CSSN Just Got Better:

As a result of a User Survey conducted earlier this year, The CSSN team have made many important changes to the way they work, and many more are planned. They are working hard to make CSSN and its resources more visible, more relevant and timely, and easier to use.

Take a minute and explore the CSSN website which provides:

1. Recently updated general precautions and passage checklists, developed with input from cruisers – those who have been there, and (in some cases, unfortunately) done that.

2. Access to current and several years of historic incident data which is now updated in near real-time on the Island Reports page, where you will also find a new sort tool, making it easy to get the information you need.

Report! Report! Report!

The CSSN team is working hard to help all cruisers, from crusty old salts who have visited every island and every anchorage, to those new to the region, even part-timers on a charter. They strive to help cruisers make informed decisions but cannot do it by themselves; there is a shared responsibility within the cruising community, and everyone must help.

If everyone helps and accepts the personal responsibility for reporting events to CSSN, then accurate and timely information will be gathered, retained and shared widely. CSSN maintains strict confidentiality of the names (boats and people) of those involved or reporting incidents, but maintains them on file to ensure there are no duplicates.

The yachting community as a whole can support CSSN’s efforts by ensuring incidents are reported – the first person is always best, so if you are a victim, make a report. If it happened a while ago and you never reported it, do so now. If you hear an incident reported on a local VHF net ask if, and where, it has been reported. Encourage and support victims and remind them of the value and importance of their experience to other cruisers who follow in their wake.
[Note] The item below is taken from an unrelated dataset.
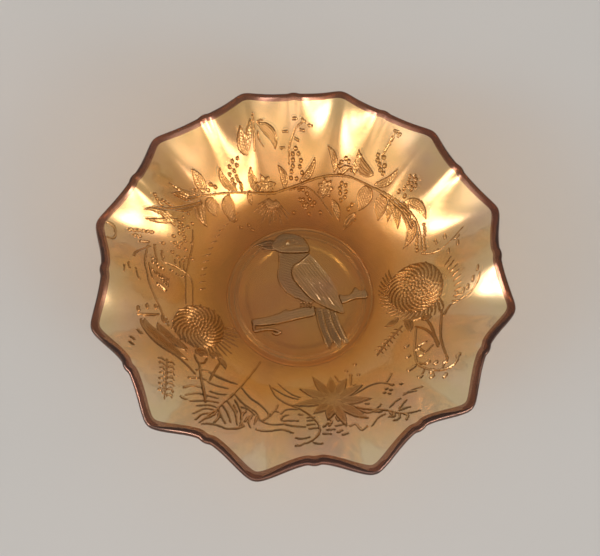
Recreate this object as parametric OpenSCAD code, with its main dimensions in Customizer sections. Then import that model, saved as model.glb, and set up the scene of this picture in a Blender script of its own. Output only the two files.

There are several ways/places to “report”. You can complain and gossip at happy hour or on the VHF, it feels good, but does it make a difference and have a lasting impact? Maybe, but probably not. You can write an article for Caribbean Compass magazine, it will be widely read in the Caribbean. You can submit a first-person report to Noonsite’s piracy page,, which has a worldwide audience, is archived, and where first-person narratives often contain valuable lessons learned. You can post it to your blog, or Facebook, and reach that audience immediately, but likely not in an enduring or lasting way, and not accessible or known to those planning to visit or new to the region.

To reach a broad audience interested in Caribbean security for themselves and their boat, and preserve the knowledge and learning, submit reports to CSSN. It is the ONLY comprehensive, archived, centralized information source for Caribbean crime against yachties, updated in near real time and it’s easily accessible to all.

How to report to CSSN?

Call CSSN on the daily HF voice net (8104 KHz USB at 0815 AST).

E-mail [email protected] and be sure to include date of incident, anchorage, your boat name, the victim boat name (if other than you), what occurred, was the boat boarded, what was taken, was it locked (dinghy or outboard or boat), was the incident reported and to whom, were there any injuries, and any other details you think are pertinent (time of day, other boats in the anchorage, etc.)

Use the CCSN website Contact Us page.

The HF voice net and the website are in English, but you can also make voice or email reports in Dutch, German or French. CCSN will always follow up with you after contact has been made.

In the future reporting via the website should be even easier with a prompted online form to complete.

It is Worse Than We Thought:

Recently, CSSN has noticed a disturbing pattern. Several reports were received with the comment that when the incident was reported locally (usually on the VHF net, or in discussion with other cruisers in the area), that this same type of event (nighttime boarding, attempted theft) had happened to another boat in the same anchorage 1 week earlier, or there were 6 other dinghies stolen last month – none of which were reported. This is the problem that you can help solve. Would it have made a difference if the earlier incidents had been reported?

We will never know – so make the effort to report to CSSN.

Know Before You Go!

How should you prepare for Caribbean cruising?

– Use the available resources – read Caribbean Compass;

– Review Noonsite’s latest and past security reports for the region you want to cruise;

– Take a look at Free Cruising Guides CSI Index;

– Check out CSSN’s latest incidents and Island reports, and most importantly utilize the CSSN website resources (News, incident database and precautions checklists) to KNOW BEFORE YOU GO!

Decide actively with your crew how you will manage risk – develop good security habits, limit your exposure by avoiding certain areas or anchorages, by taking special precautions against location-specific risks, and by understanding the nature of previous crimes where you are and in the Caribbean region.

Because Bad Things Still Happen:

Unfortunately, bad things can happen anywhere, but you can substantially mitigate the risks by staying well informed, and prepared. When you arrive at a new anchorage, ask on the VHF if there have been any recent incidents, and if you are a Facebook user, ask if there is a local Facebook page. Use the resources available, being careful to understand the purpose and limitations of each.  Do your part for the larger cruising community – if you are a victim, make a report. Report it to the authorities, report it on your local VHF net, post information on FB, etc. but please ALWAYS report to CSSN.

CSSN acts as an information feed to all the sites mentioned above. Information is willingly shared with all to help keep cruisers safe.

A few minutes of your time can be of great benefit to many other cruisers. It’s our community; let’s all do our part to make it safer while we enjoy our cruising lifestyle. Your report will make the way safer for those who follow.